▶ [What you have to do] Beginning at the first line of the data, print each line exactly, stopping after the line that contains "# channel to the word below them.".

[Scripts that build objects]
..............................
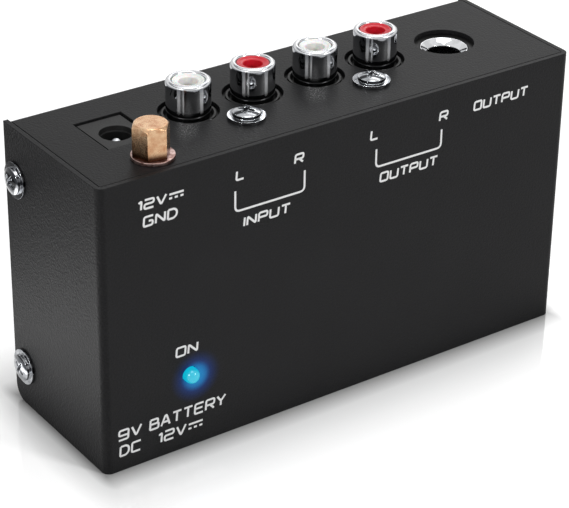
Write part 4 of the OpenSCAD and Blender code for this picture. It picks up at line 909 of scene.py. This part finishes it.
def rounded(points, radius, count=3):
    """The same polyline with each inner corner replaced by a short arc."""
    out = [points[0]]
    for before, corner, after in zip(points, points[1:], points[2:]):
        a, b = before - corner, after - corner
        reach = min(radius, a.length / 2, b.length / 2)
        start, stop = corner + a.normalized() * reach, corner + b.normalized() * reach
        for i in range(count + 1):
            t = i / count
            out.append((1 - t) ** 2 * start + 2 * t * (1 - t) * corner + t ** 2 * stop)
    return out + [points[-1]]


print(len(LETTERS), "letter shapes")

# %% [markdown]
# ## Words and brackets
# A word is given by its left and right ends and its foot, in millimetres from the lower left
# corner of the face, and its letters share that width. The two brackets join a left and a right
# channel to the word below them.

# %% Lay out the words and press them on the face
WORDS = (
    ("12V=", 7.7, 17.4, 51.7, 2.1), ("GND", 8.7, 16.0, 48.3, 2.2), ("L", 27.9, 30.0, 51.9, 2.1),
    ("R", 40.5, 42.8, 51.7, 2.1), ("INPUT", 29.6, 40.0, 42.3, 2.1), ("L", 57.4, 59.5, 51.8, 2.2),
    ("R", 73.4, 75.7, 51.5, 2.1), ("OUTPUT", 59.9, 73.7, 42.6, 2.1),
    ("OUTPUT", 81.6, 95.1, 51.5, 2.1), ("ON", 15.0, 20.0, 19.8, 2.2), ("9V", 2.6, 7.8, 6.4, 2.4),
    ("BATTERY", 9.2, 26.0, 6.3, 2.45), ("DC", 2.8, 7.6, 3.0, 2.4), ("12V=", 11.0, 21.0, 2.9, 2.4))
BRACKETS = ((27.9, 42.9, 50.0, 45.9), (59.0, 74.2, 49.8, 46.1))
CORNER, WIDE_CORNER = 0.35, 1.0
PRESSED = 0.12


def word(text, x_from, x_to, z_foot, height):
    """The strokes of a word as lists of points on the face, in millimetres."""
    widths = [NARROW.get(c, 1.0) for c in text]
    unit = (x_to - x_from - INK_W - SLANT * height) / (sum(widths) + GAP * (len(text) - 1))
    strokes, x = [], x_from + INK_W / 2
    for letter, width in zip(text, widths):
        for stroke in LETTERS[letter]:
            points = [Vector((x + px * unit + SLANT * pz * height,
                              z_foot + INK_W / 2 + pz * (height - INK_W))) for px, pz in stroke]
            strokes.append(rounded(points, CORNER))
        x += (width + GAP) * unit
    return strokes


def bracket(x_from, x_to, z_top, z_foot):
    """A wide U that opens upwards."""
    corners = ((x_from, z_top), (x_from, z_foot), (x_to, z_foot), (x_to, z_top))
    return rounded([Vector(p) for p in corners], WIDE_CORNER, 5)


legend = [stroke for entry in WORDS for stroke in word(*entry)]
legend += [bracket(*entry) for entry in BRACKETS]
bm = bmesh.new()
for stroke in legend:
    mesh = tube([Vector((p.x * MM, p.y * MM, 0)) for p in stroke], INK_W / 2 * MM, False, 1)
    bm.from_mesh(mesh)
    bpy.data.meshes.remove(mesh)
bmesh.ops.scale(bm, verts=bm.verts, vec=(1, 1, PRESSED))
publish(laid_down(bm, (LEFT_X, FACE_Y, 0)), "printed_legends", ink, "case", "steel_coat")
print(len(legend), "strokes printed")

# %% [markdown]
# ## Floor
# The case stands on a white sweep. The floor is a large sheet of paper that is lifted to white for
# the camera by a little light of its own. That light fades in over the first 17 mm before and
# behind the case and over half of that at its ends, which paints the contact shadow there, and the
# paper's colour is darker within 5 mm of the case as painted shadow as well. A round dark patch
# behind the case at the left is painted on the paper for reflections only; it darkens what the
# upper part of the end flap mirrors.

# %% Floor
PAINTED_SHADOW_FADE = 17 * MM
LIFT = 0.4
AT_THE_ENDS = (2.2, 1, 1)
PAINTED_SHADOW_WIDTH = 5 * MM
DARK_REFLECTION_AT, DARK_REFLECTION_FULL_TO, DARK_REFLECTION_ENDS = (-0.127, 0.107, 0), 0.05, 0.075

floor_paint, tree, shader, where = new_material("white_sweep", {
    "Base Color": "#e6e6e6", "Roughness": 0.08, "IOR": 1.5, "Specular IOR Level": 0.8,
    "Emission Strength": 1.0})
mirrored = add(tree, "VectorMath", {"operation": "ABSOLUTE", 0: where})
beyond = add(tree, "VectorMath", {
    "operation": "SUBTRACT", 0: mirrored, 1: (cover_high.x, abs(FACE_Y), 0)})
outside = add(tree, "VectorMath", {"operation": "MAXIMUM", 0: beyond, 1: (0, 0, 0)})
nearer = add(tree, "VectorMath", {"operation": "MULTIPLY", 0: outside, 1: AT_THE_ENDS})
away = add(tree, "VectorMath", {"operation": "LENGTH", 0: nearer}, "Value")
# Painted shadow: the paper's colour darkens within 5 mm of the case.
clear_of_painted_shadow = add(tree, "MapRange", {"Value": away, "From Max": PAINTED_SHADOW_WIDTH})
paper_with_painted_shadow = add(tree, "MixRGB", {"Fac": clear_of_painted_shadow, "Color1": "#9c9c9c", "Color2": "#e6e6e6"})
rays = add(tree, "LightPath").node.outputs
# Painted dark reflection: a round dark patch on the paper that only glossy rays see.
reach = add(tree, "VectorMath", {"operation": "DISTANCE", 0: where, 1: DARK_REFLECTION_AT}, "Value")
painted_dark_reflection = add(tree, "MapRange", {
    "Value": reach, "From Min": DARK_REFLECTION_FULL_TO, "From Max": DARK_REFLECTION_ENDS, "To Min": 1.0,
    "To Max": 0.0})
dark = add(tree, "Math", {"operation": "MULTIPLY", 0: painted_dark_reflection, 1: rays["Is Glossy Ray"]})
sheet = add(tree, "MixRGB", {"Fac": dark, "Color1": paper_with_painted_shadow, "Color2": "#060606"})
either = add(tree, "Math", {
    "operation": "MAXIMUM", 0: rays["Is Camera Ray"], 1: rays["Is Glossy Ray"]})
seen = add(tree, "Math", {"operation": "SUBTRACT", 0: either, 1: dark})
# The lift fades out towards the case, which paints its contact shadow.
lift_past_painted_shadow = add(tree, "MapRange", {"Value": away, "From Max": PAINTED_SHADOW_FADE, "To Max": LIFT})
glow = add(tree, "Math", {"operation": "MULTIPLY", 0: seen, 1: lift_past_painted_shadow})
lift = add(tree, "MixRGB", {"Fac": glow, "Color1": "#000000", "Color2": "#ffffff"})
fill(shader, {"Base Color": sheet, "Emission Color": lift})

bm = bmesh.new()
bmesh.ops.create_grid(bm, x_segments=4, y_segments=4, size=4.0)
floor_mesh = bpy.data.meshes.new("floor")
bm.to_mesh(floor_mesh)
bm.free()
floor_mesh.materials.append(floor_paint)
floor = bpy.data.objects.new("floor", floor_mesh)
bpy.context.scene.collection.objects.link(floor)
print("floor made, contact shadow within", PAINTED_SHADOW_FADE / MM, "mm")

# %% [markdown]
# ## The world
# Beyond the floor there is only the world. It is white where the camera, a gloss or a clear part
# looks at it, and a softer grey where it lights the paint, so that black paint stays black.

# %% World
world = bpy.data.worlds.new("studio")
bpy.context.scene.world = world
world.use_nodes = True
tree = world.node_tree
tree.nodes.clear()
rays = add(tree, "LightPath").node.outputs
sharp = add(tree, "Math", {
    "operation": "MAXIMUM", 0: rays["Is Camera Ray"], 1: rays["Is Glossy Ray"]})
seen = add(tree, "Math", {"operation": "MAXIMUM", 0: sharp, 1: rays["Is Transmission Ray"]})
tone = add(tree, "MixRGB", {"Fac": seen, "Color1": "#9a9a9a", "Color2": "#ffffff"})
sky = add(tree, "Background", {"Strength": 1.0, "Color": tone})
fill(tree.nodes.new("ShaderNodeOutputWorld"), {"Surface": sky})
print("world made")

# %% [markdown]
# ## Lamps
# Five soft boxes light the case as in a small studio. A large one above and behind draws the sheen
# on the jack panel, and a wide one overhead fills the whole scene. One at the right lights the
# labelled face and the nut, and one at the left lights the end flap. A small card of light lies
# beside the flap and shines up, which lifts the flap's lower half.

# %% Five soft boxes
def soft_box(name, spot, size, power, target=aim):
    """A square area lamp at a spot, in metres, aimed at the middle of the case or a target."""
    light = bpy.data.lights.new(name, "AREA")
    light.size = size
    light.energy = power
    lamp = bpy.data.objects.new(name, light)
    bpy.context.scene.collection.objects.link(lamp)
    lamp.location = spot
    lamp.rotation_euler = (target - Vector(spot)).to_track_quat("-Z", "Y").to_euler()


soft_box("top_box", (0.5, 0.45, 0.6), 0.45, 1.4)
soft_box("ceiling_box", (0.0, -0.1, 0.9), 0.5, 2.3)
soft_box("floor_card", (-0.088, 0.022, 0.003), 0.055, 0.016, Vector((-0.088, 0.022, 1.0)))
soft_box("right_strip", (0.3, -0.62, 0.45), 0.14, 2.5)
soft_box("left_strip", (-0.72, -0.22, 0.4), 0.14, 2.2)
print("lamps placed")

# %% [markdown]
# The Standard view shows colours as they are written.

# %% Finish
bpy.context.scene.view_settings.view_transform = "Standard"
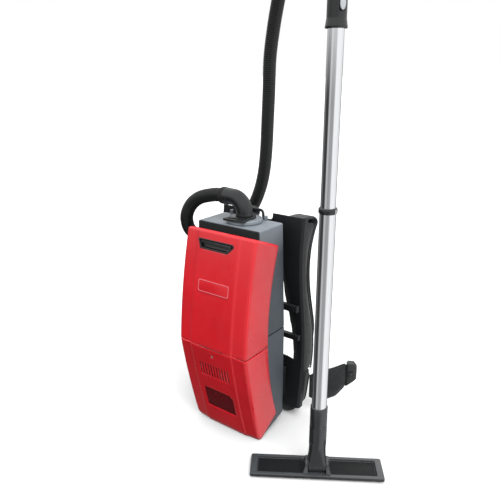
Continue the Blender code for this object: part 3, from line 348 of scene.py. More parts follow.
..............................
▶ [Solution for this exercise]
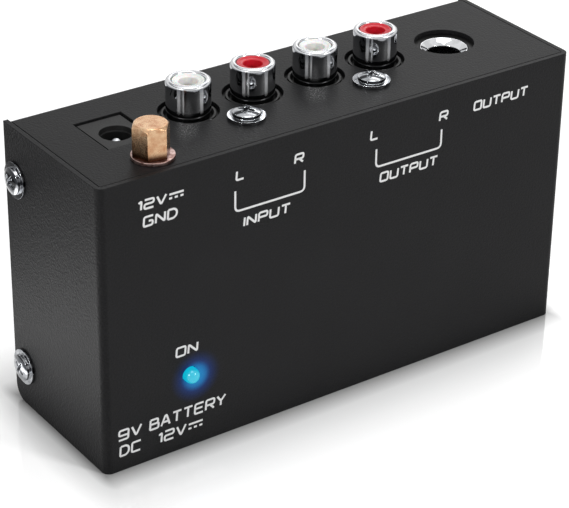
Write part 4 of the OpenSCAD and Blender code for this picture. It picks up at line 909 of scene.py. This part finishes it.
def rounded(points, radius, count=3):
    """The same polyline with each inner corner replaced by a short arc."""
    out = [points[0]]
    for before, corner, after in zip(points, points[1:], points[2:]):
        a, b = before - corner, after - corner
        reach = min(radius, a.length / 2, b.length / 2)
        start, stop = corner + a.normalized() * reach, corner + b.normalized() * reach
        for i in range(count + 1):
            t = i / count
            out.append((1 - t) ** 2 * start + 2 * t * (1 - t) * corner + t ** 2 * stop)
    return out + [points[-1]]


print(len(LETTERS), "letter shapes")

# %% [markdown]
# ## Words and brackets
# A word is given by its left and right ends and its foot, in millimetres from the lower left
# corner of the face, and its letters share that width. The two brackets join a left and a right
# channel to the word below them.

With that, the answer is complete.